The team notes that the uniqueness of Patient 1’s case allowed for the infection to occur. Zika fatalities are very rare, with only 13 adult deaths so far in the outbreak (not counting Guillain-Barré fatalities.) So for an adult patient to die of Zika there has to be a preexisting condition which compromises the immune system such as leukemia, Swaminathan says. Patient 1 didn’t have such a condition, but his infection was unusually severe. He had 200 million viral entities per milliliter — typically, that number revolves around hundreds of thousands, with one million being considered high. We don’t know exactly why, though — Zika is a pretty mild virus in adults.

The team proposes that the patient’s previous infection with dengue and the remaining antibodies somehow worsened the infection. Some dengue patients show a far worse infection with the virus. Or, the man was simply unlucky, having a genetic immune deficiency which suited the virus. “there’s some people we find who get very unusual manifestations of infections that 99.99 percent of people never get,” Swaminathan says. It could be that these people, though not otherwise immunocompromised, have specific weaknesses to particular pathogens.
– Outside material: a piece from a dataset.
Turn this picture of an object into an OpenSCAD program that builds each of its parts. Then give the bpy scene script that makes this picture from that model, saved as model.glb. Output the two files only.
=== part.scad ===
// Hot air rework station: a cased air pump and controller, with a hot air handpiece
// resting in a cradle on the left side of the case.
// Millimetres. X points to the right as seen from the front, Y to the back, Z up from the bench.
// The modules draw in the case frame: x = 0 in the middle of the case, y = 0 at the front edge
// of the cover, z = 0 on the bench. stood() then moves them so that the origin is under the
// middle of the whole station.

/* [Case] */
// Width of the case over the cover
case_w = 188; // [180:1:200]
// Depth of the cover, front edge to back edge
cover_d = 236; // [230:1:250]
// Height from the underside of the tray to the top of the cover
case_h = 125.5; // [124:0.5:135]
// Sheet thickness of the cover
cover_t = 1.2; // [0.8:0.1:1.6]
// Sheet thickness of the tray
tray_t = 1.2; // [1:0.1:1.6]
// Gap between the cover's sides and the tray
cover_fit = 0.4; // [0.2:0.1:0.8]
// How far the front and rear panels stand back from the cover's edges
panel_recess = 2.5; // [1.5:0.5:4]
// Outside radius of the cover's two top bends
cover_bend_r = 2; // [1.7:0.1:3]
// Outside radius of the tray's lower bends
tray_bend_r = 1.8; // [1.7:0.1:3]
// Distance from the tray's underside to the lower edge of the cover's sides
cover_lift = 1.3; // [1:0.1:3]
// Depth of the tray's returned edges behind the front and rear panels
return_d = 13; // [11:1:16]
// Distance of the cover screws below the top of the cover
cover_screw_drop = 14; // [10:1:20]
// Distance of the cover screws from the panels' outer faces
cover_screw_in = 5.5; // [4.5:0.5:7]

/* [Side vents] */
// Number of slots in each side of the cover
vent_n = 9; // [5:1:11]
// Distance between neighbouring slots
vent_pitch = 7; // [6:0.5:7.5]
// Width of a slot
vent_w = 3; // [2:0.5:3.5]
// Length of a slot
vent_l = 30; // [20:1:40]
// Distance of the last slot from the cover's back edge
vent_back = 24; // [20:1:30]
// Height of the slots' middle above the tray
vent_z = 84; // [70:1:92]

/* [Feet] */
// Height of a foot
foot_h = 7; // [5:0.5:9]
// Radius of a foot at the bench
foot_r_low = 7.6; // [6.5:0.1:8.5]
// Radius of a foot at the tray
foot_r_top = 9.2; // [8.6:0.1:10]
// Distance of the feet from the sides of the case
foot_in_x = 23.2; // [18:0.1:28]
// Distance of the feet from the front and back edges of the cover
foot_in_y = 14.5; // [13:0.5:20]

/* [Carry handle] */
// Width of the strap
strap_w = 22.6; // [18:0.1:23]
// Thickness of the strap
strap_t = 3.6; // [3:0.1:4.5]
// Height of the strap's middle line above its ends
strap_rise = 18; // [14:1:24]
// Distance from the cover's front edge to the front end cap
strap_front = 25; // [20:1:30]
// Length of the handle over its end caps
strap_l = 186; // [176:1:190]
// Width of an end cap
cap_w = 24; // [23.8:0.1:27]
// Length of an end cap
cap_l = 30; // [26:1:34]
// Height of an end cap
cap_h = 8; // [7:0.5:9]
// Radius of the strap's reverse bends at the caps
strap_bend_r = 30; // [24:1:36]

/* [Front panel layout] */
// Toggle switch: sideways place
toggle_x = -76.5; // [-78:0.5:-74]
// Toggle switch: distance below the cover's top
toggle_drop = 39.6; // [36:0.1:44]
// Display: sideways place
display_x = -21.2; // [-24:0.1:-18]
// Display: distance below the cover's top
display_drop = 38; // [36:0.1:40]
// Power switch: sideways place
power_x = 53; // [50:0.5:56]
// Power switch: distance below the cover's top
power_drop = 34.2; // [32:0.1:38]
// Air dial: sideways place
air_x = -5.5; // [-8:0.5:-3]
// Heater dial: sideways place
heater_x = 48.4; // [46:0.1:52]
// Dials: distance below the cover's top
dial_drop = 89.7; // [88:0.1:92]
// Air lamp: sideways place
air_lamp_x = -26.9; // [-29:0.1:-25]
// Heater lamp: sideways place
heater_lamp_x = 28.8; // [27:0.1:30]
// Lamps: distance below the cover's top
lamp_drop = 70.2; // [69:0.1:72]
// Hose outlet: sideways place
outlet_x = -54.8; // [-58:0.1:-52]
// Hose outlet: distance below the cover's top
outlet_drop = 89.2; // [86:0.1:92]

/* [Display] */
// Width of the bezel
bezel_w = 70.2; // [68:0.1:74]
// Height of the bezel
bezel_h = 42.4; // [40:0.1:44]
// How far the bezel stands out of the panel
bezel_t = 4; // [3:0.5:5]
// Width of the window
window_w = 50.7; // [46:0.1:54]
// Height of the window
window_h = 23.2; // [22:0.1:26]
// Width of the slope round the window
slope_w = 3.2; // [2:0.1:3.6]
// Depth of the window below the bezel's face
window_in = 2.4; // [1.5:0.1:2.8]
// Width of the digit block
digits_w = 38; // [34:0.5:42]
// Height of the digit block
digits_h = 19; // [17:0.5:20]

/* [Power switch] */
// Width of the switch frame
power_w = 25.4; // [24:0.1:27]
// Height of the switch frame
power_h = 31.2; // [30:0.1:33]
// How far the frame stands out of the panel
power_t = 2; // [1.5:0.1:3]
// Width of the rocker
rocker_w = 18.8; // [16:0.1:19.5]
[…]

“There’s some people we find who get very unusual manifestations of infections that 99.99 percent of people never get,” Swaminathan said, talking about infectious disease.

The end result was that Patient 1 struggled with an immense viral load, which eventually lead to shock, respiratory failure, and death. Swaminathan suspects that this huge concentration of viral bodies in his body allowed the virus to spread through Patient 1’s tears or sweat. The extent to which this can happen for usual Zika infections needs further research, the authors suggest.

Mosquitoes and sexual transmission are still the main worries, however.

“For the general public, this doesn’t really change very much,” Swaminathan says. “There’s no risk of shaking hands with a person who has a typical Zika infection.”

The full paper “Fatal Zika Virus Infection with Secondary Nonsexual Transmission” has been published online in the New England Journal of Medicine.